By 1909, there were two special clinics for children, treating 22% of the total number of children reported for that year. During the following year, Mt. Sinai attempted to establish a special children's clinic, but after several months was obliged to abandon the experiment because of the lack of sufficient physicians and nurses. At the beginning of 1912, upon request, the special staff nurse of the Association was assigned for the purpose of establishing a children's clinic in connection with Gouverneur Tuberculosis Clinic. Opening with 44 children, transferred from the adult clinic, of whom 28 were positive cases and 16 under observation for diagnosis, within five months, the clinic roster showed 237 children under treatment, 50 of whom had been diagnosed as positive cases. In October, the same nurse was assigned to the New York Hospital for a similar purpose. Formerly tuberculous children, as well as children of tuberculous families, were treated in the general pediatrics department of this institution. The Association also selected the children who were in danger of becoming infected with tuberculosis and placed them in the Tuberculosis Preventorium for Children in Farmingdale, New Jersey for three months.

==Main achievements==
The Association established requirements for admission to its membership:
- Clinics eligible for membership in the Association must be provided with (a) a separate class for tuberculosis cases; (b) a graduate nurse assigned to this class for the purpose of maintaining supervision over the homes of these tuberculosis cases; (c) a district within which the work of the class is limited for new cases.
- By insisting on these minimum requirements the Association has been able in many instances to raise the standards of the clinics applying for admission.

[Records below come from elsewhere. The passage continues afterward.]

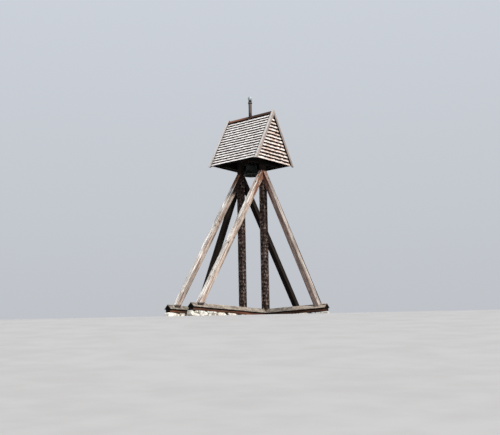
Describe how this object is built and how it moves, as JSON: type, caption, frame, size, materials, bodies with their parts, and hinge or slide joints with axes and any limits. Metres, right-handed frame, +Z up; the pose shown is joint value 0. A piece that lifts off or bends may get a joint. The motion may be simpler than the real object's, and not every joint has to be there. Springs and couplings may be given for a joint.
{
  "type": "timber bell tower",
  "caption": "Open timber bell tower: shingled posts braced by raking struts on crossed sills, with a steep shingled hood over a swinging bell.",
  "frame": {"origin": "on the ground under the middle of the tower, at the bottom of the footing stones", "axes": "+Z up along the posts, +X along the ridge and the long sill, +Y across the ridge along the cross sills"},
  "size_m": [7.3, 8.9, 9.45],
  "materials": {
    "strut_timber": "weathered, matt",
    "sill_timber": "tarred, worn",
    "weather_board": "weathered, matt",
    "field_stone": "rough",
    "tarred_shingle": "tarred, matt",
    "hood_timber": "rough sawn",
    "roof_shingle": "weathered, matt",
    "gable_shingle": "weathered, worn tar",
    "verge_board": "weathered, matt",
    "ridge_board": "worn tar",
    "spire_wood": "weathered, matt",
    "knob_metal": "dull silver grey",
    "bell_bronze": "patinated bronze",
    "headstock_timber": "weathered, matt",
    "black_iron": "forged, rusted"
  },
  "bodies": {
    "tower": {"long_sill": "sill_timber", "left_cross_sill": "sill_timber", "right_cross_sill": "sill_timber", "long_sill_weather_boards": "weather_board", "left_sill_weather_boards": "weather_board", "right_sill_weather_boards": "weather_board", "long_sill_footing_stones": "field_stone", "left_sill_footing_stones": "field_stone", "right_sill_footing_stones": "field_stone", "left_post": "tarred_shingle", "right_post": "tarred_shingle", "front_left_strut": "strut_timber", "front_right_strut": "strut_timber", "back_left_strut": "strut_timber", "back_right_strut": "strut_timber", "left_end_strut": "strut_timber", "right_end_strut": "strut_timber", "left_tie_beam": "hood_timber", "right_tie_beam": "hood_timber", "front_wall_plate": "hood_timber", "back_wall_plate": "hood_timber", "left_gable_rail": "hood_timber", "right_gable_rail": "hood_timber", "ridge_beam": "hood_timber", "rafters": "hood_timber", "front_roof_slope": "roof_shingle", "back_roof_slope": "roof_shingle", "left_gable": "gable_shingle", "right_gable": "gable_shingle", "left_verge_boards": "verge_board", "right_verge_boards": "verge_board", "front_edge_boards": "verge_board", "back_edge_boards": "verge_board", "front_ridge_board": "ridge_board", "back_ridge_board": "ridge_board", "spire_pole": "spire_wood", "spire_collar": "spire_wood", "spire_knob": "knob_metal", "left_bearing": "black_iron", "right_bearing": "black_iron"},
    "bell": {"bell": "bell_bronze", "bell_clapper": "black_iron", "bell_headstock": "headstock_timber", "headstock_straps": "black_iron", "headstock_gudgeons": "black_iron"}
  },
  "joints": [
    {"name": "bell_swing", "type": "hinge", "parent": "tower", "child": "bell", "pos_m": [0, 0, 6.69003], "axis": [1, 0, 0], "range_deg": [-70, 70]}
  ]
}
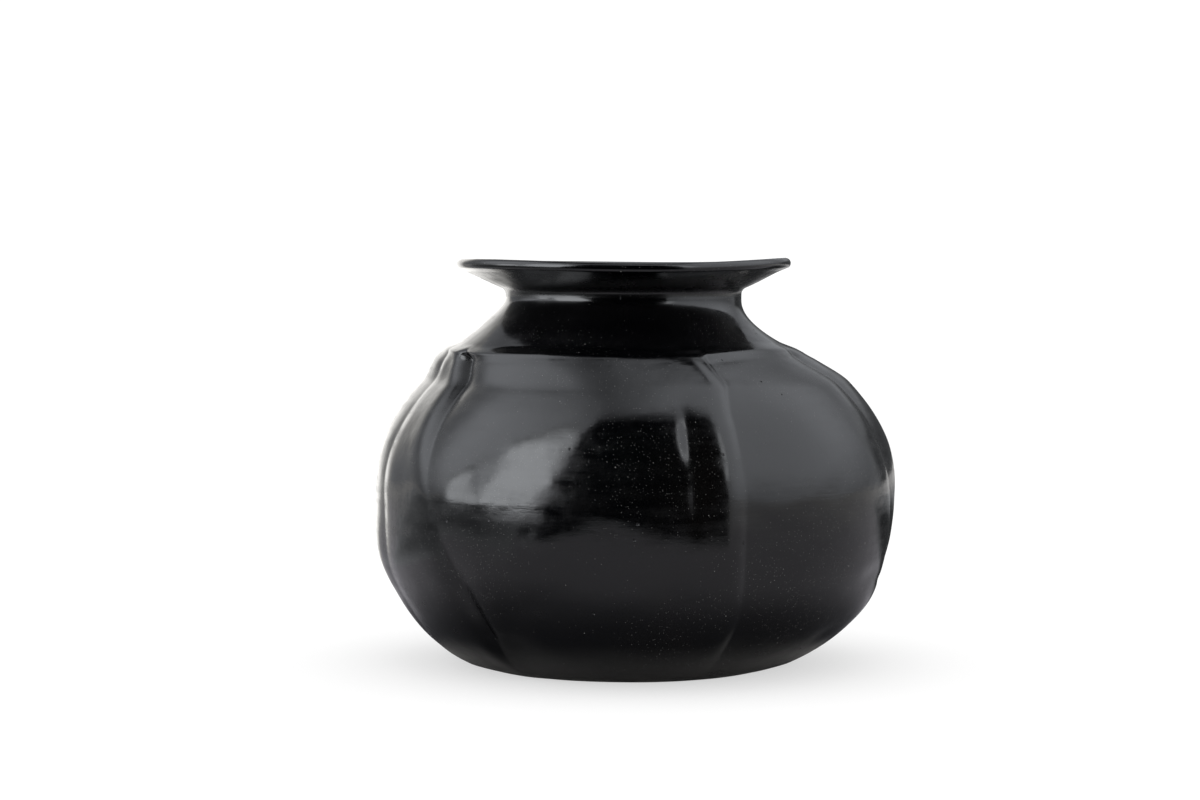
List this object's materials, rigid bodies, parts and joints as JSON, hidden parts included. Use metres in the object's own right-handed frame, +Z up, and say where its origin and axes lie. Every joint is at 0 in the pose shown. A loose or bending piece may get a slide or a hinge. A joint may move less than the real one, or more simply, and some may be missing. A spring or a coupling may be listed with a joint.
{
  "type": "lobed clay jar",
  "caption": "Hand-built lobed jar of burnished black clay with a short neck, a wide flared rim and a flat base.",
  "frame": {"origin": "centre of the flat base, on the surface the jar stands on", "axes": "+Z up along the neck, the front of the jar towards -Y, +X to the right of the front"},
  "size_m": [0.2797, 0.2768, 0.2153],
  "materials": {
    "burnished_clay": "stone-burnished, near mirror",
    "unburnished_clay": "smoke-blackened, matte"
  },
  "bodies": {
    "root": {"floor_disc": "unburnished_clay", "lower_course": "burnished_clay", "belly_course": "burnished_clay", "shoulder_course": "burnished_clay", "collar_coil": "burnished_clay", "neck_coil": "burnished_clay", "rim_flange": "burnished_clay", "lip_coil": "burnished_clay"}
  },
  "joints": []
}
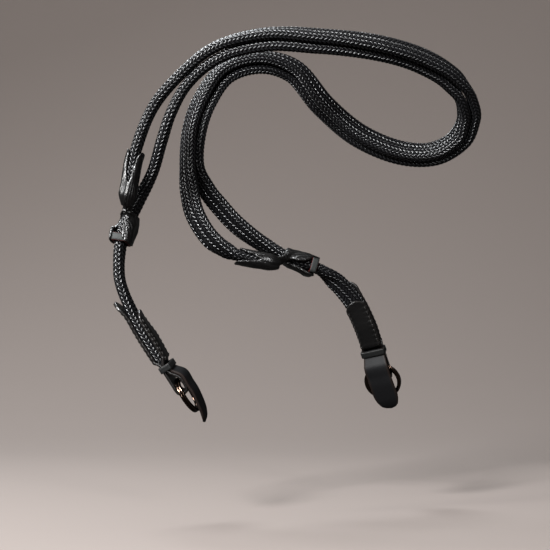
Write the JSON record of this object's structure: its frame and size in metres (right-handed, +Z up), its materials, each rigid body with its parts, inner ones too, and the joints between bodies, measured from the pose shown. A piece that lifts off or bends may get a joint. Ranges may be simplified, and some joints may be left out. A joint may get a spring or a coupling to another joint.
{
  "type": "camera strap",
  "caption": "Double-rope neck strap laid in loops, with leather end tabs, split rings, guards and two gripping leather sliders.",
  "frame": {"origin": "just under the middle of the top strand, where a neck or a peg carries the strap", "axes": "+Z up, +X along the top strand towards the right loop, +Y away from the viewer"},
  "size_m": [0.211, 0.0962, 0.2177],
  "materials": {
    "braid": "black herringbone braid with bright glints",
    "leather": "satin black, fine grain",
    "band_leather": "satin dark grey-green with dark red edges",
    "ring_steel": "blackened, polished"
  },
  "bodies": {
    "root": {"rope_left": "braid", "rope_right": "braid", "left_tab": "leather", "right_tab": "leather", "slider_1": "leather", "slider_2": "leather", "left_guard": "leather", "right_guard": "leather", "left_keeper": "band_leather", "right_keeper": "band_leather", "slider_1_keeper": "band_leather", "slider_2_keeper": "band_leather", "left_ring": "ring_steel", "right_ring": "ring_steel"}
  },
  "joints": []
}
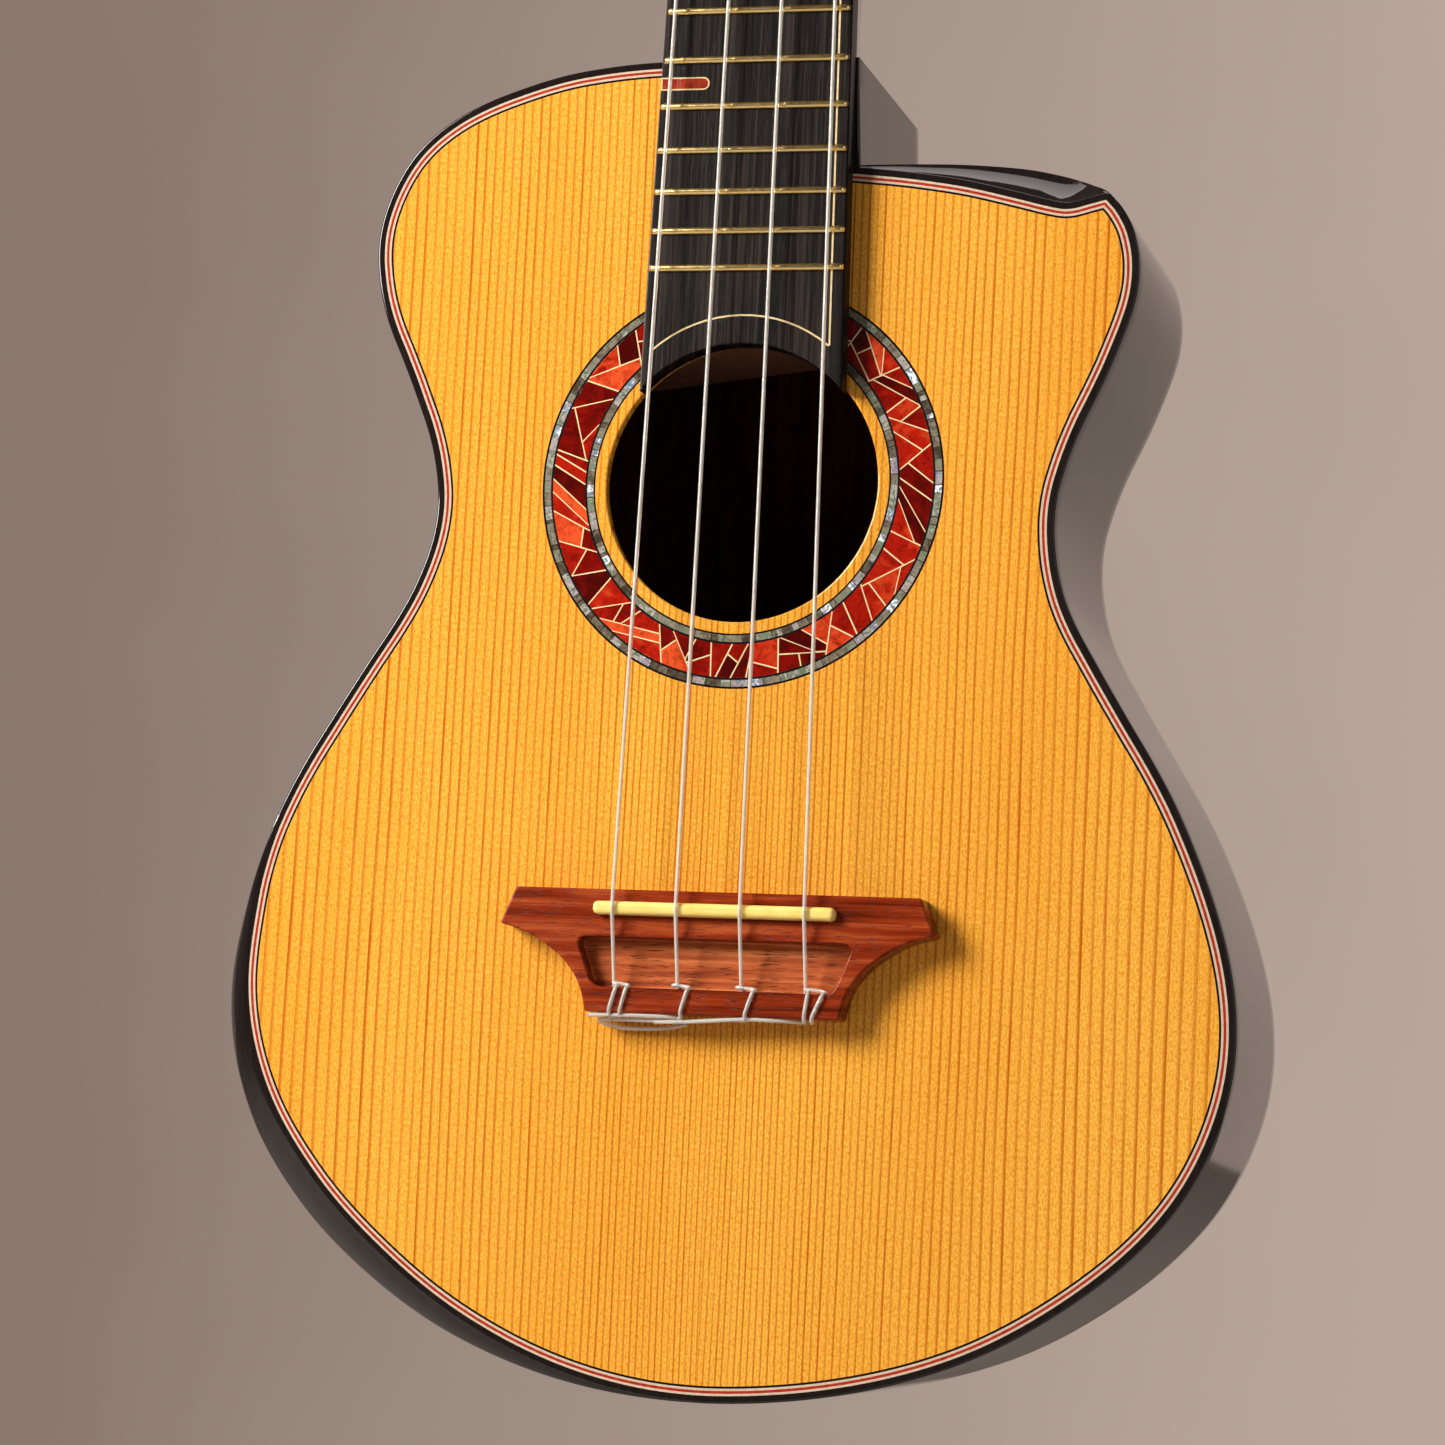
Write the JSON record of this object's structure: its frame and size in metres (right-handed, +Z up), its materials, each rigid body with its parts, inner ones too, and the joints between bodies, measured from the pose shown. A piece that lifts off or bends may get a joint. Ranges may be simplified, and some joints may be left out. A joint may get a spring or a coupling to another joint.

The Association brought about a district organization of tuberculosis clinic work thus eliminating a great deal of confusion and conserving the time and energy of both patients and the clinic personnel.

Various critical studies of the work of the tuberculosis clinics were made from time to time and the observations of the work done at the clinics were incorporated in reports submitted to clinic authorities for their information and guidance. This constructive criticism resulted in higher standards of procedure being gradually introduced in all clinics.

A system of monthly reports from the individual clinics to the central office was instituted by the Association. These reports were of great value to the clinics themselves because they necessitated a monthly checking up of their own activities and also served as a basis for some of the critical studies of the association and of the annual reports.

On the basis of the monthly statements, the Association published an annual report giving an account of the work of every clinic in the Association. It also issued a monthly bulletin, Clinic Notes, and distributed it to the Association members for purposes of bringing clinics closer together, stimulating healthy rivalry, and establishing an esprit de corps among the workers.

A series of circulars of information were issued to the clinics to keep them in touch with matters of general interest and to inform them of all rulings concerning methods of procedure adopted by the Association or promoted by the Health Department.

The Association organized conferences of tuberculosis workers with the aim of discussing the problems encountered in the work and methods of meeting them. The nurses working in tuberculosis clinics were organized into a group with the object of establishing through contact a cooperative spirit and of promoting uniformity in the work.

The Association was an influential factor in shaping the development of the tuberculosis clinic work and set an example of what can be accomplished by similar coöperative efforts in other branches of dispensary work.